Outcome of Negotiations

Negotiation is largely about compromise. With some give-and-take, we think we successfully achieved our end goal of a better outcome for the Nora community and the neighborhood of Driftwood Hills, with an improved plan over both the approved Kite Project and 2017 denied Alexander Project. The project has significant modifications from what was rejected last Fall, with many concessions that greatly improve the project for the community.

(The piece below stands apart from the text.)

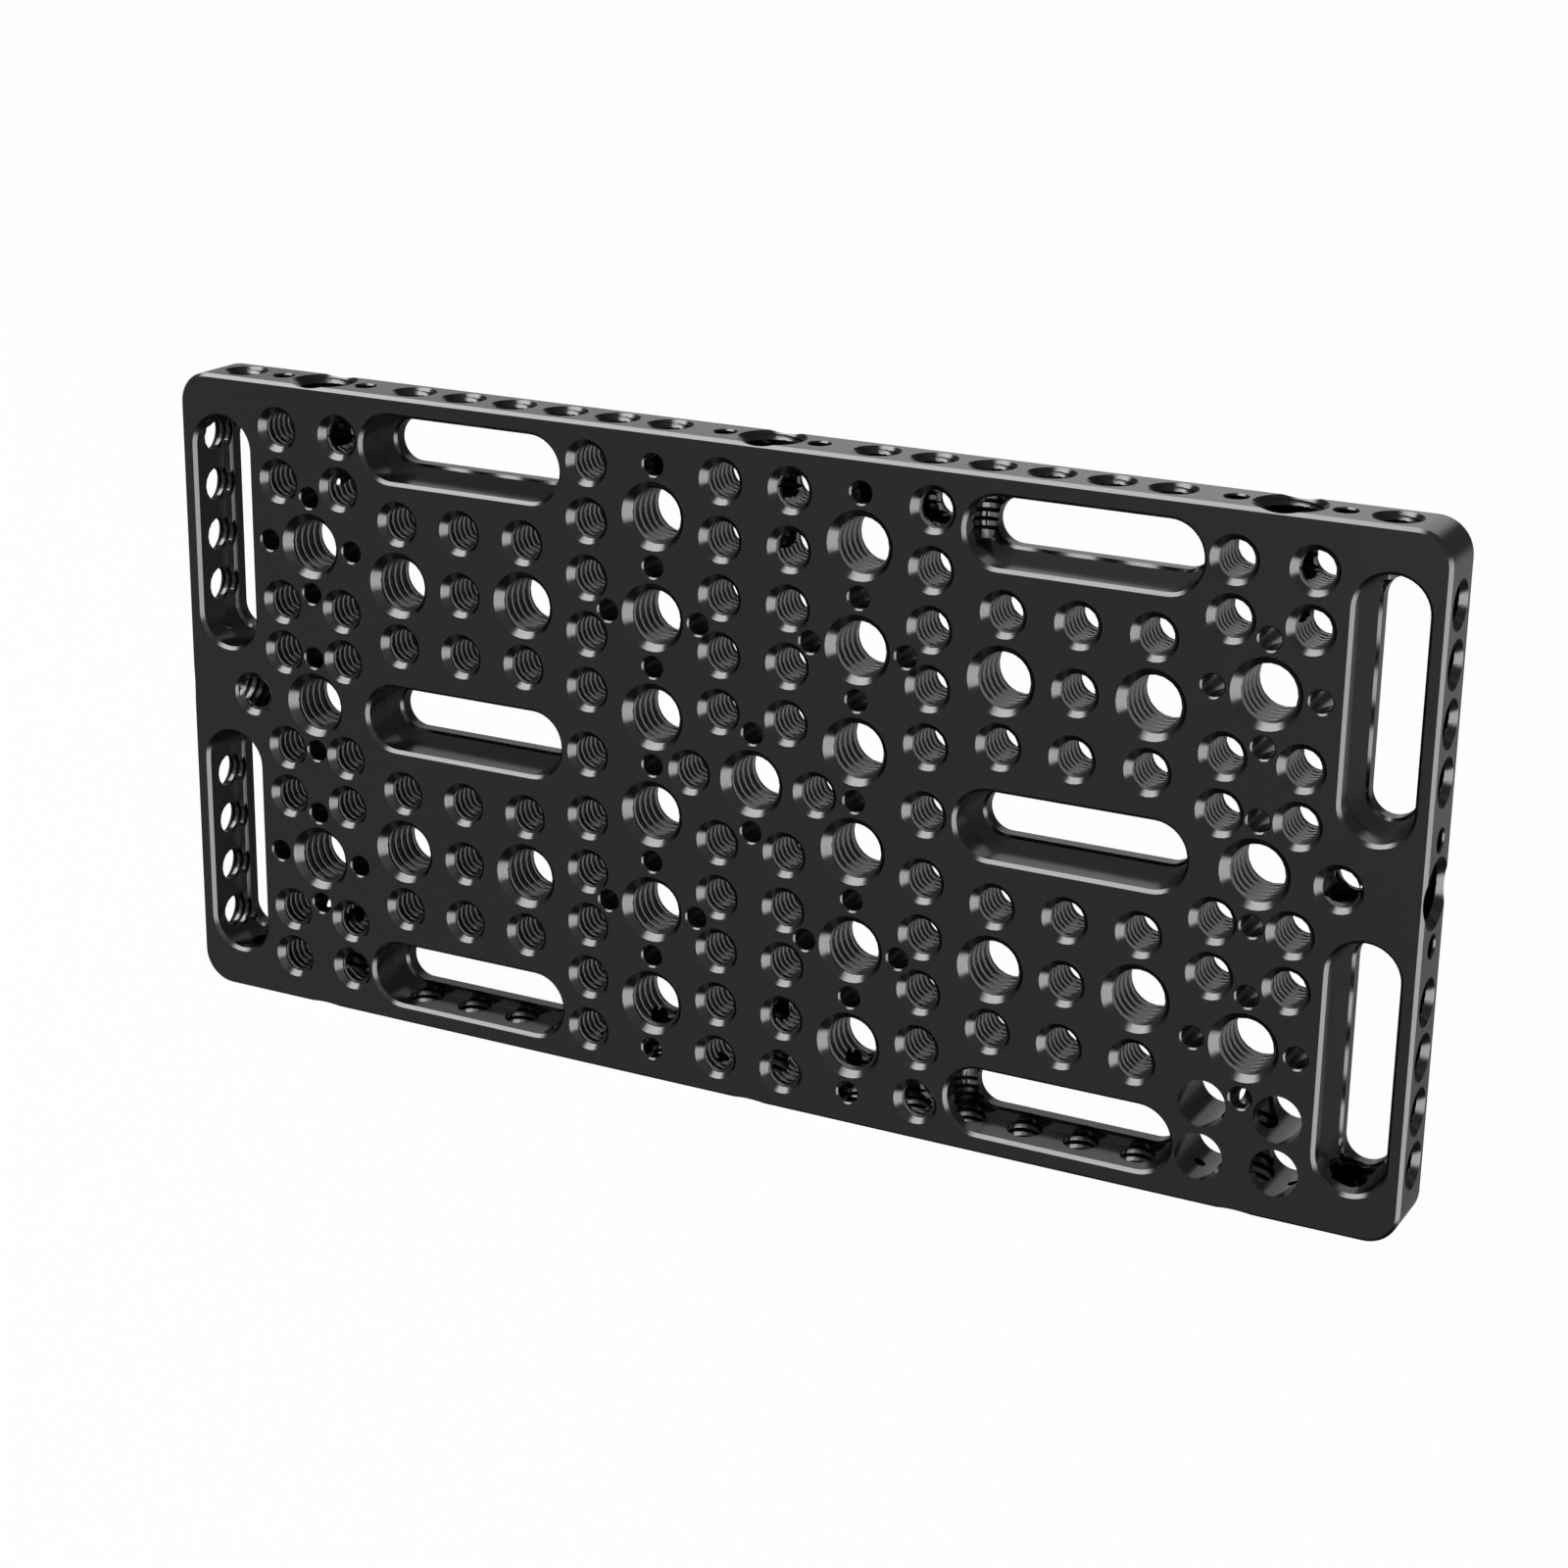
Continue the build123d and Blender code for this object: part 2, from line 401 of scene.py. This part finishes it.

The following is a summary of that outcome:

  • Protects residential character of the neighborhood and restricts further commercial development
    • Commits adjacent property on the north side (old Alexander “Phase II”) of the development to be for residential use only, with density not to exceed 8 units per acre (the Indianapolis Comprehensive Plan recommends greater than 8.00 and equal to or less than 15.00 units per acre for this area).
    • Provides for a Driftwood Hills neighborhood gateway sign on Haverstick to identify neighborhood.
  • Reduces hard surfaces and improves drainage
    • Reduces total impervious surfaces of development parcel (approximately 70% reduction from approved Kite Project).
    • Reduces surface parking to not more than 300 spaces (reduced from 363 spaces from old Alexander; 18% reduction from approved Kite Project).
    • Reduces building footprint to 28,000 square feet (it was 30,000), and allows for alternate building with additional stories and integrated parking (53% reduction from approved Kite Project).
    • Saves a 1.2-acre area that would have been clear-cut for detention pond (preserving nearly 100 trees over 10 caliper inches) by using an underground detention system (100% improvement over approved Kite Project)
  • Decrease noise and light pollution
    • Reduces noise pollution from speakers by limiting their position such that the audio is directed away from the residential neighborhood and strictly adhere to applicable noise or nuisance ordinances (noise was not addressed in Kite Project).
    • Restricts trash pick up to between the hours of 9:00 p.m. and 7:00 a.m (noise was not addressed in Kite Project).
    • Reduces light pollution from the parking lot by featuring full cutoff fixtures, automatic dimming and motion control technology (light was not addressed in Kite Project).
  • Saves Trees
    • Incorporates the existing tree commitments from the approved Kite Project – stringent tree mitigation is still required.
    • Conserves more heritage and significant trees into site plan by conserving a contiguous wooded area on the eastern border of the subject property (a 1.5-acre increase from approved Kite Project).
    • Protects trees during construction by identifying appropriate equipment staging area and following a qualified tree preservation plan (Kite project would be near clear-cut with no staging area necessary).
    • Keeps the benefits of tree mitigation within the Nora community. In the past, other development tree mitigations have sent tree replacements as far away as the Colts training grounds. The agreement clarifies that replacement trees will stay in Nora, in locations where they make sense.
    • Helps assure replacement trees survive by providing a 2-year tree warranty period (Alexander project previously had 1 -year commitment; Kite Project had no warranty period for mitigated trees).
  • Enhances pedestrian and neighborhood traffic safety
    • Establishes a “Driftwood Hills Traffic and Pedestrian Safety Fund” for the sole purpose of:
      • Assisting in the funding of neighborhood traffic calming devices, the exact location and type of devices to be determined by the Nora Representatives in consultation with the Driftwood Hills Neighborhood Association, Green Indy, LLC, and the City of Indianapolis.
      • Signalized crosswalk at Haverstick Rd and 86th St.
    • Reduces through-traffic into the neighborhood from the development by restricting the parking lot exit to a left-turn-only (south) onto Haverstick Rd (no similar restrictions in the previous Alexander or Kite Project).
    • Discourages through traffic from the development by a neighborhood gateway sign.
  • Improves area traffic
    • Improves traffic exiting neighborhood by providing dedicated left turn lane and shared right/through lane for southbound Haverstick Rd.
    • Modifies existing traffic signal timing at 86th Street and Haverstick Road.
    • Engages the developer in discussions with the City of Indianapolis to coordinate signal timing with the intersections of 86th Street and the Keystone ramps and to relieve congestion associated with frequent bus service.

2018-04-05_Overall Plan Alexander at the Crossing-Ex Trees-med

The developer, Green Indy LLC, listened carefully, showed a willingness to compromise, and made important modifications based on these priorities.

We’d like to reaffirm our belief that Councilor Fanning and NCC have acted in the best interests of all Nora residents. The Nora Northside Community Council (NCC), by a vote of their board, requested Councilor Fanning make this call-down. The Nora Alliance, Inc (NA) Board of Directors supported the call-down request. The NCC has 50 years experience with land use development cases in the Nora community. They are also a fount of knowledge regarding the unsuccessful legal battles fought by Nora neighbors in an attempt to stop the 2005 D-P zoning of this site. NCC made a compelling argument for why a renegotiated Alexander Project makes sense as the best possible outcome given the existing D-P zoning and the logical likelihood that the site will be developed.

We have witnessed Councilor Fanning passionately representing the interests of her constituents in the Nora community and NCC as the lead neighborhood organization on land use issues.